▶ **Records to use**
/---

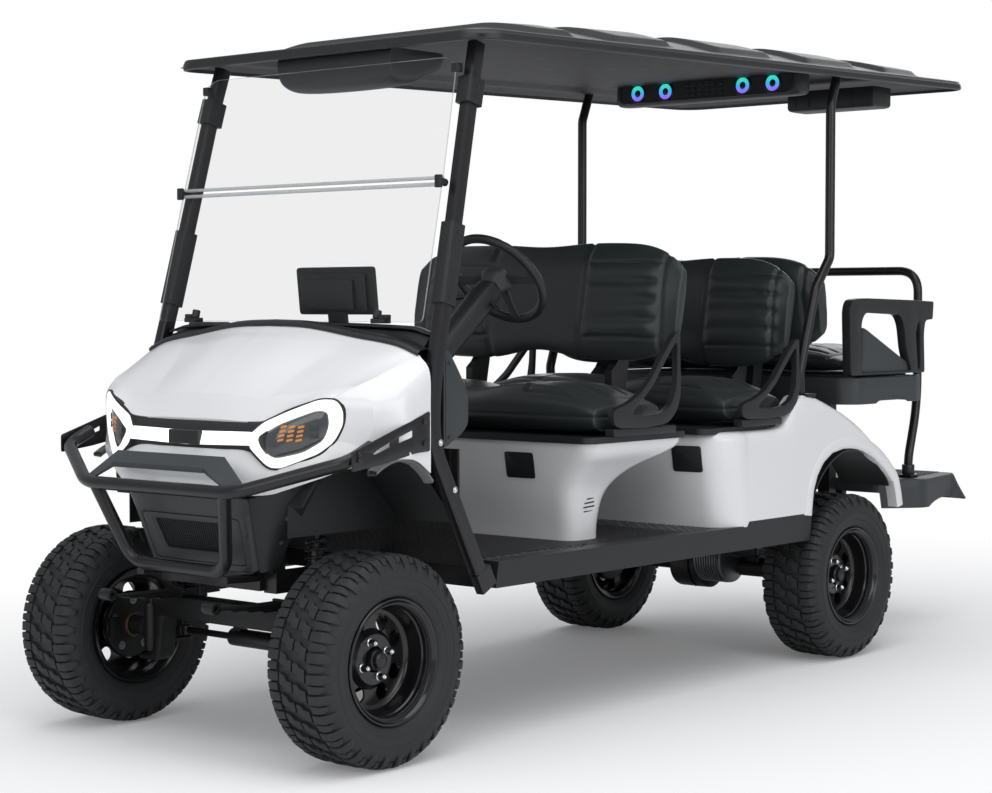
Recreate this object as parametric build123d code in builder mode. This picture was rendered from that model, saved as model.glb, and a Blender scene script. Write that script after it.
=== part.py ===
from build123d import *
import os
from math import cos, radians, sin

# Six-seat electric golf cart, raised on off-road tyres.
# Millimetres. +Z is up, the ground is z = 0, the front looks along -Y and +X is the driver's (left) side.
# The origin is on the ground below the middle of the cart's overall box.

os.makedirs("parts", exist_ok=True)

# ---------------------------------------------------------------- driving dimensions
wheelbase = 2390.0
front_overhang = 313.0  # front axle to the front of the bumper tube
rear_overhang = 1088.0  # rear axle to the back edge of the foot platform
wheel_track = 1044.0  # between the wheels' middle planes
body_half_width = 600.0
floor_top = 520.0
rocker_bottom = 444.0
rim_height = 848.0  # top of the seat pods
roof_half_width = 650.0
roof_front_lip = 1988.0  # lower edge of the roof's lip at the front
roof_rise = 78.0  # how much higher that edge is at the rear
panel = 4.0  # moulded body panels
running_gap = 0.5  # radial play of a hub on its spindle
seat_gap = 2.0  # between soft parts and what carries them

# wheels
tyre_diameter = 584.0
tyre_width = 230.0
tread_width = 184.0
bead_radius = 152.0
rim_flange_radius = 172.0
rim_wall = 5.0
wheel_dish = 92.0  # outer rim lip to the wheel disc
hub_radius = 46.0
spindle_radius = 20.0
wheel_holes = 8
wheel_hole_radius = 23.0
wheel_hole_circle = 104.0

# steering
kingpin_offset = 365.0  # kingpin to the cart's middle plane
kingpin_radius = 10.0
steering_arm = 120.0  # kingpin to the tie rod, along the cart
tie_rod_radius = 10.0
tie_rod_gap = 6.0  # open pivot between the steering arm and the rod's eye
steering_wheel_diameter = 340.0
steering_wheel_grip = 14.0
steering_wheel_place = (330.0, 774.0, 1330.0)  # x, distance behind the front axle, z
steering_wheel_tilt = 50.0  # the wheel's plane above the horizontal

# places along the cart, as distances behind the front axle
front_pod_face = 985.0
middle_pod_face = 1600.0
seat_pitch = 706.0
rear_box_face = 2484.0
rear_box_back = 3020.0
strut_foot = 412.0
rear_post_place = 2332.0

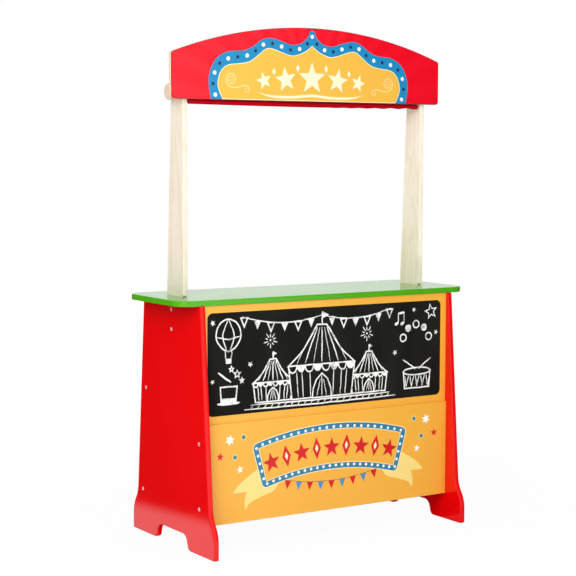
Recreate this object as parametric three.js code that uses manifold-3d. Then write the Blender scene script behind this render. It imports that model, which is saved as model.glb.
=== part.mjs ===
// Puppet theater stand for a child: a painted counter with a chalkboard front, two shelves behind it,
// and a stage opening above it whose curtain rolls up on a wooden rod behind the header.
// Millimetres, +Z up. The front faces -Y, and X runs from left to right as seen from the front.
// The origin is on the floor, midway between the side boards and midway between their toes.

import * as THREE from 'three';
import { mergeVertices } from 'three/addons/utils/BufferGeometryUtils.js';
import Module from 'manifold-3d';

const wasm = await Module();
wasm.setup();

// Shared sizes
const boardThickness = 12;
const boardEdgeRound = 2;
const edgeFacets = 2;
const fitGap = 0.3;
const cutOverrun = 1;
const facetAngle = Math.PI / 18;

// Side boards, seen from the side
const innerWidth = 606;
const sideHeight = 500;
const sideTopDepth = 240;
const sideTopRound = 6;
const kneeDepth = 305;
const kneeRound = 60;
const footDepth = 348;
const flareHeight = 50;
const kneeRise = 33;
const flareRound = 60;
const heelRound = 3;
const toeGap = 136;
const toeRound = 12;
const archWidth = 118;
const archHeight = 31;
const archRound = 18;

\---

▶ **Request**
Copy in full each line that holds the word "Recreate".

▶ **Correct output**
Recreate this object as parametric build123d code in builder mode. This picture was rendered from that model, saved as model.glb, and a Blender scene script. Write that script after it.
Recreate this object as parametric three.js code that uses manifold-3d. Then write the Blender scene script behind this render. It imports that model, which is saved as model.glb.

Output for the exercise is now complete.